LUBBOCK, Texas – As the new school year gets closer, Lubbock parents and teachers share growing concerns about what the year will look like with the COVID-19 pandemic.
The Lubbock Educators Association sent out a survey to their membership and over six hundred educators responded.
Clinton Gill, staff at the Lubbock Educators Association, said one of the main concerns teachers had was social distancing.
“In elementary, it’s [a] 22 to one class size but when you get to middle school and high school, some of those classes have well over 30 kids in a classroom and so there’s no way to socially distance them,” he said.
Gill said some of the teachers with health conditions and who are pregnant also expressed concerns for their safety.
“It’s not anything about the teacher not wanting to go back into the classroom,” he said, “We’ve heard loud and clear that teachers are ready to get back into the classroom and be with their students, but they also want to do it in a safe and orderly manner.”
Gill said they are working with school district administration to make sure teachers’s health and safety concerns are met.
Ashley Russell, a parent whose children go to Lubbock-Cooper Independent School District, said she’s on the fence about letting her kids go back to school. She said they did well with their online learning classes when the pandemic started and she said she’d have to closely monitor the coronavirus numbers to decided if she would let her children attend in class learning.

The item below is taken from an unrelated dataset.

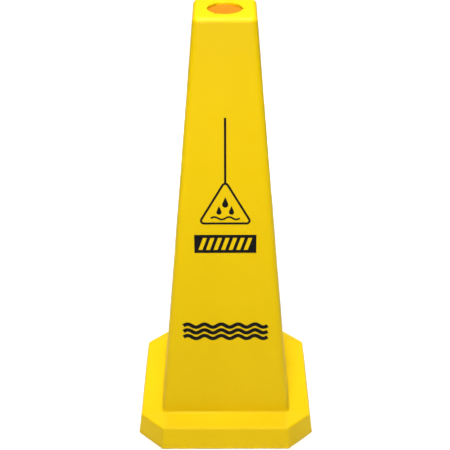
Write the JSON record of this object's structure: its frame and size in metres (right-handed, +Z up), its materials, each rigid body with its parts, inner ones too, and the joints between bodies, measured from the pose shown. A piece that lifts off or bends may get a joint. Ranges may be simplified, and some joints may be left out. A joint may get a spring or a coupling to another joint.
{
  "type": "wet floor sign",
  "caption": "Tall four-sided yellow floor cone on an octagonal weighted base, hollow and stackable, with a lift-out orange plug in its crown and printed warning panels.",
  "frame": {"origin": "centre of the footprint, on the floor under the feet", "axes": "+Z up along the column, front face towards -Y, +X to the right seen from the front"},
  "size_m": [0.367, 0.367, 0.889],
  "materials": {
    "column_plastic": "smooth moulded yellow plastic, semi-gloss",
    "base_plastic": "smooth moulded yellow plastic, semi-gloss, lightly scuffed",
    "plug_plastic": "moulded orange plastic, satin",
    "legend_film": "black print film, satin",
    "ballast_rubber": "recycled rubber, matt and grainy",
    "foot_rubber": "moulded black rubber, matt",
    "zinc_steel": "zinc-plated steel, dull bright"
  },
  "bodies": {
    "sign": {"cone_body": "column_plastic", "base_skirt": "base_plastic", "ballast_ring": "ballast_rubber", "base_screws": "zinc_steel", "base_washers": "zinc_steel", "foot_front_left": "foot_rubber", "foot_front_right": "foot_rubber", "foot_rear_right": "foot_rubber", "foot_rear_left": "foot_rubber", "triangle_front": "legend_film", "triangle_right": "legend_film", "triangle_rear": "legend_film", "triangle_left": "legend_film", "striped_plate_front": "legend_film", "striped_plate_right": "legend_film", "striped_plate_rear": "legend_film", "striped_plate_left": "legend_film", "wave_band_front": "legend_film", "wave_band_right": "legend_film", "wave_band_rear": "legend_film", "wave_band_left": "legend_film"},
    "plug": {"top_plug": "plug_plastic"}
  },
  "joints": [
    {"name": "plug_lift", "type": "slide", "parent": "sign", "child": "plug", "axis": [0, 0, 1], "range_m": [0, 0.06]}
  ]
}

“I have a kindergartner so she will be starting kindergarten in the fall and that’s her first year of school so that’s something that I have to think about and decide whether or not it’s going to be safe for her,” she said.
Marisa Carrasco has four children and a daughter with special needs. She said at first, her family was concerned about the virus and its impact. However, she said being away from school has thrown her daughter’s sleep and eating schedule off.
“I think that [for the] special needs community, [it’s] really part of their daily routine,” she said, “It really is part of their mental health to be in that routine and go to school and see their teachers and their friends, and their teachers [who have] become so much more than just teachers to them.”
Carrsaco said it’s a tough decision to make for a lot of parents but that she feels comfortable sending her children back to school in the fall.
“My kids have been at Lubbock Independent School District their whole lives you know, and I trust LISD,” she said. “And I don’t believe that they would let our kids go back if they truly felt like they were at risk.”